Alerta para o risco de decisões conflitantes: Ela alerta para o risco de o TJPA proferir decisões conflitantes com a jurisprudência dominante, o que pode gerar insegurança jurídica e prejudicar a imagem do tribunal. Eva também destaca a importância de evitar decisões que possam ser consideradas teratológicas, buscando sempre a uniformidade da jurisprudência e a aplicação correta do direito.
O “tiro no pé”
A tese ressuscitada pelo desembargador Alex Centeno, de anular o processo com base na alegação de violação do princípio do juiz natural, representa um risco para o próprio TJPA. Ao insistir em uma tese já rejeitada pelo STJ e pelo STF, o tribunal paraense pode sofrer sanções e ter suas decisões cassadas em futuras reclamações ou recursos.
“A insistência em teses já superadas pode trazer mais prejuízos do que benefícios, comprometendo a efetividade da justiça e a confiança da sociedade no Poder Judiciário. É fundamental que o TJPA revise sua posição e se alinhe com a jurisprudência dos tribunais superiores, buscando a uniformidade da jurisprudência e a aplicação correta do direito”, enfatiza outro jurista.
Próximos passos
O processo agora retorna à 3ª Turma de Direito Penal do TJ, a qual já havia se pronunciado sobre a controvérsia anteriormente, mais precisamente no julgamento de embargos de declaração opostos pela defesa em sessão ocorrida no mês de agosto de 2023.
Para resumir, didaticamente, o imbróglio: a questão levantada pela defesa e acolhida hoje já fora objeto de apreciação e decisão de mérito pelo STJ nos autos da Reclamação 38.104/PA. A defesa então, recorreu para o STF (RE com Agr nº. 1.391.234/PA) visando desconstituir essa decisão, porém, o Supremo decidiu inadmitir o recurso, colocando ponto final na discussão.

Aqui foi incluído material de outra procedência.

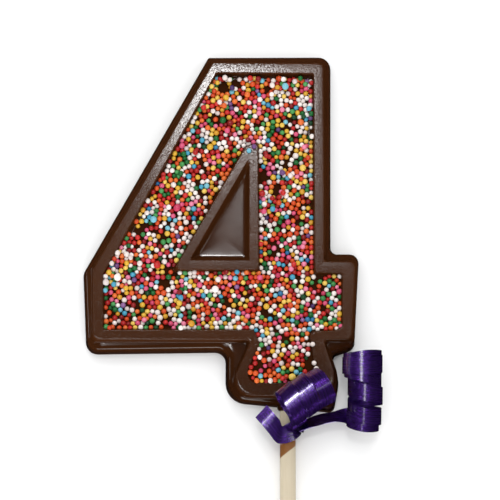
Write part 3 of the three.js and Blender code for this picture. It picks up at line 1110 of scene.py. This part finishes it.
def ribbon_finish():
    """Glossy violet ribbon with fine streaks along its length, an uneven gloss, and dull folds with
    painted shade, nearly black.
    """
    finish = Finish("violet_ribbon", Metallic=0.88, Coat_Roughness=0.17, Coat_IOR=2.3)
    across = finish.written("across")
    along = finish.written("along")
    # painted shade, written on the knot, where shade falls deep in its folds
    painted_shade = finish.written("painted_shade")
    lane = finish.node("CombineXYZ", None, {"X": across * 60, "Y": along * 40})
    wide_lane = finish.node("CombineXYZ", None, {"X": across * 11, "Y": along * 260})
    streaks = finish.noise(lane, 1, 3, 0.7)
    gloss = finish.between(finish.noise(wide_lane, 1, 2, 0.6), 0.34, 0.56)
    violet = finish.mix(streaks, (0.040, 0.007, 0.17), (0.115, 0.028, 0.36))
    return finish.surface(
        # painted shade: the knot's colour is mixed to nearly black
        Base_Color=finish.mix(painted_shade * 0.92, violet, (0.004, 0.002, 0.01)),
        Roughness=0.2 + streaks * 0.14 + painted_shade * 0.3,
        Coat_Weight=(0.45 + gloss * 0.55) * (1 - painted_shade),
        Normal=finish.bump(streaks, 0.12 * MM, 0.7),
    )


# Surroundings


def floor():
    """A plain pale floor, which the part's gloss doesn't reflect."""
    bpy.ops.object.select_all(action="DESELECT")
    bpy.ops.mesh.primitive_plane_add(size=4)
    piece = bpy.context.object
    piece.name = "floor"
    piece.visible_glossy = False
    finish = Finish("pale_floor", Base_Color=(0.92, 0.92, 0.92), Roughness=0.9)
    piece.data.materials.append(finish.material)


def facing(back):
    """The turn of a camera or light that looks away from back, with the figure's top up."""
    up = (Vector((0, 1, 0)) - back * back.y).normalized()
    return Matrix((up.cross(back), up, back)).transposed().to_4x4()


def lamp(name, place, size, power, turn=0, use="both"):
    """A soft rectangular light that faces the middle of the picture, at a place seen from there,
    turned by some degrees. Its use is to give a shine, to light the part, or both."""
    light = bpy.data.lights.new(name, "AREA")
    light.shape = "RECTANGLE"
    light.size, light.size_y = size
    light.energy = power
    place = Vector(place)
    holder = bpy.data.objects.new(name, light)
    stand = Matrix.Translation(at(*CAMERA_AIM) + place) @ facing(place.normalized())
    holder.matrix_world = stand @ Matrix.Rotation(math.radians(turn), 4, "Z")
    holder.visible_glossy = use != "light"
    holder.visible_diffuse = use != "shine"
    bpy.context.collection.objects.link(holder)


def lights():
    """A small bright light above the top of the figure with two weak ones round it, low ones on the
    left and in front for the edges, five that only shine, for the ribbon's curls, and soft light
    without reflections from the front, the back and all round."""
    lamp("key_light", (-0.014, 0.268, 1), (0.08, 0.06), 0.7)
    lamp("key_fringe", (0.032, 0.265, 1), (0.13, 0.09), 0.3)
    lamp("key_surround", (0.05, 0.2175, 1), (0.21, 0.165), 0.25)
    lamp("left_light", (-0.95, 0.2, 0.08), (0.1, 0.5), 0.7)
    lamp("front_light", (0, -0.95, 0.17), (0.9, 0.16), 3)
    lamp("barrel_light", (-0.15, 0.45, 1), (0.2, 0.34), 3.6, turn=-25, use="shine")
    lamp("barrel_end_light", (0.56, 0.21, 1), (0.16, 0.1), 0.2, use="shine")
    lamp("tail_light", (0.2, 0, 1), (0.1, 0.04), 0.12, use="shine")
    lamp("curl_light", (-0.15, -0.12, 1), (0.26, 0.08), 1, use="shine")
    lamp("curl_end_light", (-0.15, -0.34, 1), (0.16, 0.3), 0.4, use="shine")
    lamp("front_fill", (0, -0.95, 0.13), (0.8, 0.1), 4, use="light")
    lamp("back_fill", (0, 0.9, 0.9), (0.8, 0.8), 5, use="light")
    world = bpy.data.worlds.new("studio")
    world.use_nodes = True
    world.node_tree.nodes["Background"].inputs["Color"].default_value = (0.95, 0.95, 0.95, 1)
    world.cycles_visibility.glossy = False
    bpy.context.scene.world = world


def camera():
    """Looks down on the front from the picture's viewing angle, with the figure's top up."""
    lens = bpy.data.cameras.new("camera")
    lens.sensor_fit = "HORIZONTAL"
    lens.angle = 2 * math.atan(PICTURE / 2 / CAMERA_DISTANCE)
    x, y = math.sin(CAMERA_LEAN_X), math.sin(CAMERA_LEAN_Y)
    back = Vector((x, y, math.sqrt(1 - x * x - y * y)))
    holder = bpy.data.objects.new("camera", lens)
    place = at(*CAMERA_AIM) + back * CAMERA_DISTANCE * MM
    holder.matrix_world = Matrix.Translation(place) @ facing(back)
    bpy.context.collection.objects.link(holder)
    bpy.context.scene.camera = holder


camera()
lights()
floor()
chocolate()
sprinkles()
stick()
ribbon()
bpy.context.scene.view_settings.view_transform = "Standard"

A defesa ainda tentou esgotar recursos no STF, porém, foram todos negados e a decisão de não conhecimento transitou em julgado, ou seja, prevaleceu, ao final, o acórdão do STJ nos autos da Reclamação 38.104/PA que rejeitou essa nulidade que, ao que parece, adquiriu vida eterna no âmbito TJPA, fazendo o “Caso Sefer” entrar em um verdadeiro looping processual.